Adriano Scianca : Il n’existe pas de livre de Pound exclusivement consacré au sacré. Il existe plusieurs articles sur le sujet, comme Axiomata, largement cité dans mon livre, ou Religion, ou le guide de la connaissance à l’attention des enfants, que je rapporte intégralement. Ou des poèmes entièrement imprégnés de panthéisme, comme le beau L’arbre. En revanche, il y a des chercheurs de Pound qui ont abordé le sujet avant moi, je pense surtout à The Celestial Tradition : A Study of Ezra Pound’s The Cantos, de Demeters P. Tryphonopoulos.
Breizh-info.com : Comment le contexte historique et culturel a-t-il influencé la perception du sacré d’Ezra Pound ?
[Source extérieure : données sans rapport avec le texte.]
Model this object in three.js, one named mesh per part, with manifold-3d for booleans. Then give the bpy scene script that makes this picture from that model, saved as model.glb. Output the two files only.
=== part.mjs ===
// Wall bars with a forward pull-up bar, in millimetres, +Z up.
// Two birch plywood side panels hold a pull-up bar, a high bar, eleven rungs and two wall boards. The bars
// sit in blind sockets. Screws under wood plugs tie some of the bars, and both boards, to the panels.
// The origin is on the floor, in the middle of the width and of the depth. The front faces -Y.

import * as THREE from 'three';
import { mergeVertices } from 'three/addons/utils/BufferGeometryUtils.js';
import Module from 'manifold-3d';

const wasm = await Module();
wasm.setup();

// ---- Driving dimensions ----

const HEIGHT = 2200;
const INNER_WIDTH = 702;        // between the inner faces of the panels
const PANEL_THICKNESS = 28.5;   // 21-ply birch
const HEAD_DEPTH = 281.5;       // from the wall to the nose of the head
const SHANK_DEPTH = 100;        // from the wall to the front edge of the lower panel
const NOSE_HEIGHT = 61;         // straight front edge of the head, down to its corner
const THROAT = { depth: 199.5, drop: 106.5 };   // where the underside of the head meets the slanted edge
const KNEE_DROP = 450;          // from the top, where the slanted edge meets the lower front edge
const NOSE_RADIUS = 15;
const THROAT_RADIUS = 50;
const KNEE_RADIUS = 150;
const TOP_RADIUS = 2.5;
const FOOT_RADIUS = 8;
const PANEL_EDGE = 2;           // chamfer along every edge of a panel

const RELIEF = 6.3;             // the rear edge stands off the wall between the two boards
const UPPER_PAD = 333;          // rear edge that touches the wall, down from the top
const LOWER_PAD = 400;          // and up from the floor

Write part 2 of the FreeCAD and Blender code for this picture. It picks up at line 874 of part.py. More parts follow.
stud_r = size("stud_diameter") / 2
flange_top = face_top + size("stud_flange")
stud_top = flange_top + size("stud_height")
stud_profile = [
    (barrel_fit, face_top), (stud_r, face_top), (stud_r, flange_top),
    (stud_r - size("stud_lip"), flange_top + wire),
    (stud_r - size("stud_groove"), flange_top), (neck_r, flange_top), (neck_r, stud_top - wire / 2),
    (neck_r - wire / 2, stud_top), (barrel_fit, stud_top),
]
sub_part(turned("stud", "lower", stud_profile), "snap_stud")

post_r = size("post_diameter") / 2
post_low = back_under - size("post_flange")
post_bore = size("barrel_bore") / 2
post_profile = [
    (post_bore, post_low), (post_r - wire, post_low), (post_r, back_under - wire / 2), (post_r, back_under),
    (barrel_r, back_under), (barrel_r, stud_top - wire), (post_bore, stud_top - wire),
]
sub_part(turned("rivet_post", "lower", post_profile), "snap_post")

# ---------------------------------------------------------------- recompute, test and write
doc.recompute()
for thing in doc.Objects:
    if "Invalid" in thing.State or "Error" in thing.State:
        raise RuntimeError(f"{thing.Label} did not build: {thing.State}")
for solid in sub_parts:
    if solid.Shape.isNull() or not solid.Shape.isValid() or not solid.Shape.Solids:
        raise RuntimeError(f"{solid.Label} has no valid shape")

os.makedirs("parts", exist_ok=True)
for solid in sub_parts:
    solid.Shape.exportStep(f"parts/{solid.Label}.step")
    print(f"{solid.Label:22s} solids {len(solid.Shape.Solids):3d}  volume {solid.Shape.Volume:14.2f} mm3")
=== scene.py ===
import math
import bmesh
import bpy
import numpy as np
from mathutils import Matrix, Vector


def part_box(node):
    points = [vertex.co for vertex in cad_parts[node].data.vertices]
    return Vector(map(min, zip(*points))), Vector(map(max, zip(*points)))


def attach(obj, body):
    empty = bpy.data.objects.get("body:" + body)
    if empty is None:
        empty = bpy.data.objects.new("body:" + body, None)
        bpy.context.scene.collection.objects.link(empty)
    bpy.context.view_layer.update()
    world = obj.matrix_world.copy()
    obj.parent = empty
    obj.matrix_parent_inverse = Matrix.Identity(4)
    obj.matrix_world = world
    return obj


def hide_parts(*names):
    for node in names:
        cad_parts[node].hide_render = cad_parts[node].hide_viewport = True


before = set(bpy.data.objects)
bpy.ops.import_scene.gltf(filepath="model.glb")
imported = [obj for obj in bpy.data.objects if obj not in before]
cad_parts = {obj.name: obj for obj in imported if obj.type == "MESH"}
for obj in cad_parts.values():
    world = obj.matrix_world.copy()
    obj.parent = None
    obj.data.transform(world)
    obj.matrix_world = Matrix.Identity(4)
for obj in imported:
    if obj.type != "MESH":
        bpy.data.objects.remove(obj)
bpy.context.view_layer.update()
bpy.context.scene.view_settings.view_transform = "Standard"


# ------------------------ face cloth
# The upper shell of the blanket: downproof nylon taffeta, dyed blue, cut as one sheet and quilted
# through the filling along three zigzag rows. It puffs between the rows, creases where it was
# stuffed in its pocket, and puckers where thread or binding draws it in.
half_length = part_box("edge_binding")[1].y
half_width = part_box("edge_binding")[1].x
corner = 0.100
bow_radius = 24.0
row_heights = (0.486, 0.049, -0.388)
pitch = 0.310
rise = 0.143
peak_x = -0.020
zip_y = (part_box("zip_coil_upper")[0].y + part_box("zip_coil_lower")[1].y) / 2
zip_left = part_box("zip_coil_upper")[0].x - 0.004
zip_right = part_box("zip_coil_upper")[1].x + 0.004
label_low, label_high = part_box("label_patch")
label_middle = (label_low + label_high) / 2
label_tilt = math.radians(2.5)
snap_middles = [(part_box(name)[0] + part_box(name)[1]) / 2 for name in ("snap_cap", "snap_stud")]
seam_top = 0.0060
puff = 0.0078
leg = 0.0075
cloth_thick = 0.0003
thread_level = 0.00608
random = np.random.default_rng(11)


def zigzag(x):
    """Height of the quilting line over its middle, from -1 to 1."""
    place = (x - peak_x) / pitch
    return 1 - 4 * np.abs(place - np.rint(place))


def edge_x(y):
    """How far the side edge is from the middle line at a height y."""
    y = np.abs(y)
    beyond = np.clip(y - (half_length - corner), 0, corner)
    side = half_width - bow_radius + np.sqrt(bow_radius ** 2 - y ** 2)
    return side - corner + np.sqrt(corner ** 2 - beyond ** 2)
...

Adriano Scianca : Son contexte familial l’oriente vers une éducation puritaine, vers laquelle il opère cependant une rupture radicale. Le contexte européen, méditerranéen en particulier, lui offre un milieu culturel et une « géophilosophie » complètement différents, dans lesquels il trouve sa dimension spirituelle. Dans le livre je cite son échange avec une religieuse. Pour la provoquer, Pound lui avait dit qu’il était un disciple de Zeus et d’Apollon. Mais la religieuse a répondu : « C’est toute une religion. » Une réponse qu’un homme religieux américain n’aurait jamais donnée. Pound a été frappé par cette sagesse populaire, ce manque de fanatisme. Ce n’est pas un hasard si en Italie Pound a vécu de nombreuses années dans une petite ville, Rapallo, désertant les grandes villes comme Rome ou Milan. Dans cette Italie simple et rurale, il a trouvé sa patrie spirituelle.
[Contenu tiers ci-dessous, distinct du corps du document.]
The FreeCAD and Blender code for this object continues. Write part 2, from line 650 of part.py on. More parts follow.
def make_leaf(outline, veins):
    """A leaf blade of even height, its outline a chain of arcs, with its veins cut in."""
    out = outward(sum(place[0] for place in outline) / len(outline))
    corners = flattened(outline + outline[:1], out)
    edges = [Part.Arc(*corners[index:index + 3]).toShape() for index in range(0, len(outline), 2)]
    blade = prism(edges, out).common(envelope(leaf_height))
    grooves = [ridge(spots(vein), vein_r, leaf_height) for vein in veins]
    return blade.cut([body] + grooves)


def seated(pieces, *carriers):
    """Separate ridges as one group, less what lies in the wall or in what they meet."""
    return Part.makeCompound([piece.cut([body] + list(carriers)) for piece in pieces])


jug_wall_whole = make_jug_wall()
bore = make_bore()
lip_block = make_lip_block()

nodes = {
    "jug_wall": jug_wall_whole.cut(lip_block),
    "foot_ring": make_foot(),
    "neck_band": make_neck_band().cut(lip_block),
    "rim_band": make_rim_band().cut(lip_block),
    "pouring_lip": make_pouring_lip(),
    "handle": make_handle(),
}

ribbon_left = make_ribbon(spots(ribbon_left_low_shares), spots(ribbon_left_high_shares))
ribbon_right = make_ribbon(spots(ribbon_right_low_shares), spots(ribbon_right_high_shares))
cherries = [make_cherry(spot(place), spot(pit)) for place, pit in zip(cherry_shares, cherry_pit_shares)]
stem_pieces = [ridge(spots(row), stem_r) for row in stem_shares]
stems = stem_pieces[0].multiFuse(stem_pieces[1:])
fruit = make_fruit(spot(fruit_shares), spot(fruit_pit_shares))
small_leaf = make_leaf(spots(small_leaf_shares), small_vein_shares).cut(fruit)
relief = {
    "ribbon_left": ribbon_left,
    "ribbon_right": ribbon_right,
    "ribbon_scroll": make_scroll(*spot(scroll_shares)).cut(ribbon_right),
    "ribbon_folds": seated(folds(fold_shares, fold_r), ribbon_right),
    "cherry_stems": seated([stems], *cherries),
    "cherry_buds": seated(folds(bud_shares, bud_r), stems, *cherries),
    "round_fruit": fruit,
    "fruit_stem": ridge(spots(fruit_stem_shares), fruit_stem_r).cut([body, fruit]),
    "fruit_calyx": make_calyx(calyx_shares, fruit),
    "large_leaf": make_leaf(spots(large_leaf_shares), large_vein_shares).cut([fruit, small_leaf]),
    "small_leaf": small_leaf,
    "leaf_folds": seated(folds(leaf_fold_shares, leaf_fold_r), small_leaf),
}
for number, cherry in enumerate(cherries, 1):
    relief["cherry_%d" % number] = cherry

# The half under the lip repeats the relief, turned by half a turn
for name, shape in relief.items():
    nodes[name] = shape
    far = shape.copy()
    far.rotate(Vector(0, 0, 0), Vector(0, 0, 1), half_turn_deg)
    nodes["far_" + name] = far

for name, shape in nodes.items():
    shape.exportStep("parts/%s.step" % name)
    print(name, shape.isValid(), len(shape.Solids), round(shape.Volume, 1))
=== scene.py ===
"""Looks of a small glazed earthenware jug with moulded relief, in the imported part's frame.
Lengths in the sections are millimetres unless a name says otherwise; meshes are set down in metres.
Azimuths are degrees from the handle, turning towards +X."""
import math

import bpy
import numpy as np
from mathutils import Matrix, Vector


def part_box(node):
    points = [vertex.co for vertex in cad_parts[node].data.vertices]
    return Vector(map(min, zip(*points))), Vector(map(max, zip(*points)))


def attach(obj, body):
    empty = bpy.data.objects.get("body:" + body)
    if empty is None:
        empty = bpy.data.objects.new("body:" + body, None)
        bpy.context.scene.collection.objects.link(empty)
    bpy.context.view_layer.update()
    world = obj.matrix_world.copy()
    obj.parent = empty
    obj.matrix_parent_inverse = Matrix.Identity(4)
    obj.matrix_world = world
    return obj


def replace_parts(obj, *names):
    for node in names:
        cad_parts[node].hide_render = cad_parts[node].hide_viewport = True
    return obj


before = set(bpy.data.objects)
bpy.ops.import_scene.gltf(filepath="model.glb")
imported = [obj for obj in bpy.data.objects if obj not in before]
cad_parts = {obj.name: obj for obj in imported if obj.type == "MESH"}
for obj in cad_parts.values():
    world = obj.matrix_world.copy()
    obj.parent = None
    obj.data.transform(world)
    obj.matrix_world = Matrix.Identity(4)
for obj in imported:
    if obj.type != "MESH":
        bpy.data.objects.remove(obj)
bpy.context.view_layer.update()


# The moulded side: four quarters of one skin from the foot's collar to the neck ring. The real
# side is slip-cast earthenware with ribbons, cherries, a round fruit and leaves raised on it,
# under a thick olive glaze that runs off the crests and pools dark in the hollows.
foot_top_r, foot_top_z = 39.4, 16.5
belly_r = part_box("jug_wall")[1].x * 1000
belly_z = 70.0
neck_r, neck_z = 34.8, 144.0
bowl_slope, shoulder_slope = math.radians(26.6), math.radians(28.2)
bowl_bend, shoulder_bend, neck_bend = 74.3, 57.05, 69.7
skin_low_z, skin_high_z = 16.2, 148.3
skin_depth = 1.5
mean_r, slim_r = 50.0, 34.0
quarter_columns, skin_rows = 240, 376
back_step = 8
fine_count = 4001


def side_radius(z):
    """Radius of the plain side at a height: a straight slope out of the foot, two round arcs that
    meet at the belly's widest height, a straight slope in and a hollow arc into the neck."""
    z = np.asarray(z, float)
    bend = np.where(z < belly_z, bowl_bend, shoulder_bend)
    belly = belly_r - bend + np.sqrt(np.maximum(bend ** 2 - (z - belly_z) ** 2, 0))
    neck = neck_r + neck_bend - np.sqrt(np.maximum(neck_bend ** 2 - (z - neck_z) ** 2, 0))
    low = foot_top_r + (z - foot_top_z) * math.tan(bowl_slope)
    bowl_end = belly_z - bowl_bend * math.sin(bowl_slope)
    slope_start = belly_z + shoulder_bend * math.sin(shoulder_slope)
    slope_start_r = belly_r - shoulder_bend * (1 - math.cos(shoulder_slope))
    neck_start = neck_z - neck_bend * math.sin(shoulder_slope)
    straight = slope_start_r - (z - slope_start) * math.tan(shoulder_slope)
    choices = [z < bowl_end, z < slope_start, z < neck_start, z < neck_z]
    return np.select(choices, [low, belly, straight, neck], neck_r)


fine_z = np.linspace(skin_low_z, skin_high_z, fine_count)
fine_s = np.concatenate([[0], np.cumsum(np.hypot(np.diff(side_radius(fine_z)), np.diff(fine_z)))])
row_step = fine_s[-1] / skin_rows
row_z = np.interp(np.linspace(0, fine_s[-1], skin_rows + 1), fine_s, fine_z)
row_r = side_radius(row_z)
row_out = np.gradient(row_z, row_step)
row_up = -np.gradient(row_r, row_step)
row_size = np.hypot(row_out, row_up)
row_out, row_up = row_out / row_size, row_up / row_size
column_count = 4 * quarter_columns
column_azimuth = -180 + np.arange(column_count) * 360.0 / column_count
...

Breizh-info.com : La vision du sacré d’Ezra Pound est-elle comparable à celle d’autres écrivains contemporains ou à celle de son époque ?
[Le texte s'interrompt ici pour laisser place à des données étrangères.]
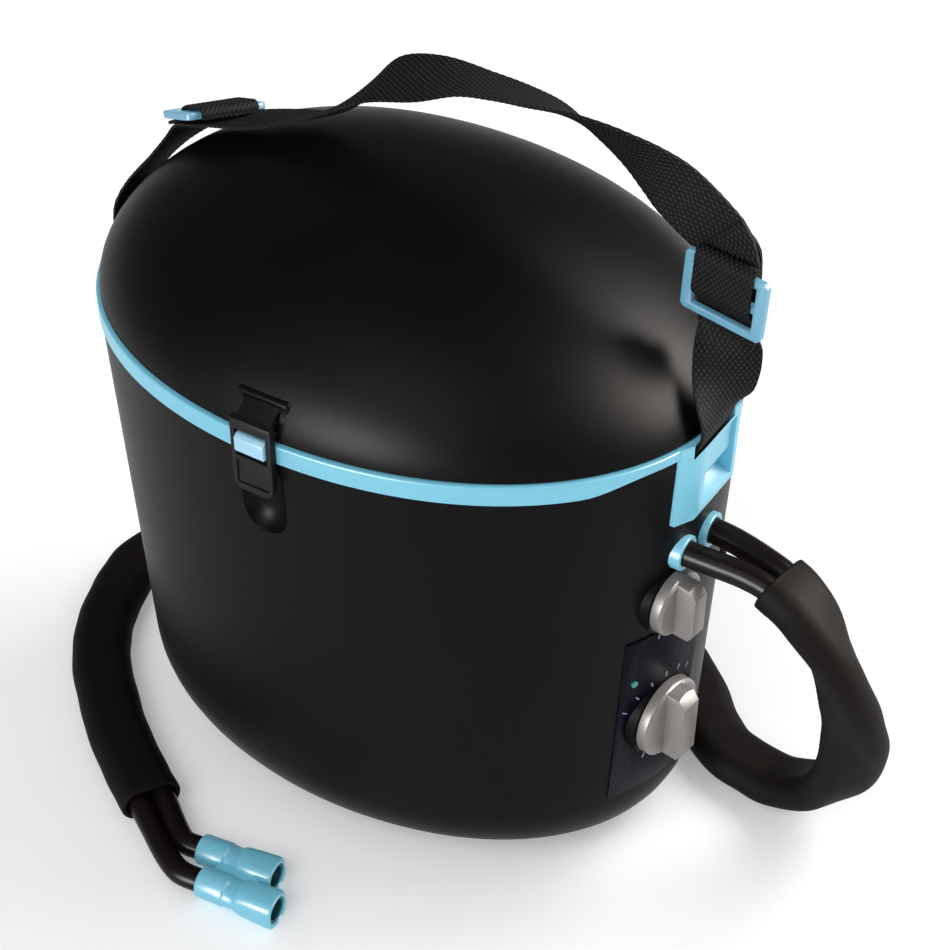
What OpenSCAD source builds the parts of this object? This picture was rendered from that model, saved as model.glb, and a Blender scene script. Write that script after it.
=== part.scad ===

Adriano Scianca : Nous savons bien que la culture moderne est traversée par une tentation païenne vive et persistante, qui a été exprimée par divers auteurs très différents. Le poème susmentionné L’arbre, par exemple, ne peut que rappeler au lecteur italien La pluie dans la pinède de Gabriele D’Annunzio, en raison de la fusion identique de l’homme et de la nature. Son intérêt pour les mystères d’Éleusis et les anciens cultes des céréales rappelle peut-être les auteurs du traditionalisme romain. Ses réflexions sur la sexualité rappellent Evola. Son culte des métamorphoses a plutôt quelque chose de Goethe.
Breizh-info.com : Qu’espérez-vous que les lecteurs se souviennent de votre livre ?
Adriano Scianca : En Italie, Pound jouit d’une certaine notoriété, étant donné qu’il a vécu dans notre pays et qu’il a écrit beaucoup de choses directement dans notre langue. Je soupçonne – mais je peux me tromper – qu’il est beaucoup moins connu en France. J’espère donc que le livre sera une introduction à Pound pour les lecteurs qui le connaissent moins. Lorsque, il y a plusieurs années, j’ai décidé d’écrire mon premier livre sur Pound, je l’ai fait parce qu’après avoir lu sa biographie, j’ai réalisé à quel point il était drôle. C’était un personnage incroyable, surprenant, brillant. Ceux qui le connaissent superficiellement, habitués à ses photos hiératiques de vieil homme, ne se doutent pas à quel point le personnage était explosif. Je crois qu’il mérite d’être connu au-delà de ses habituelles phrases anticapitalistes souvent citées à droite.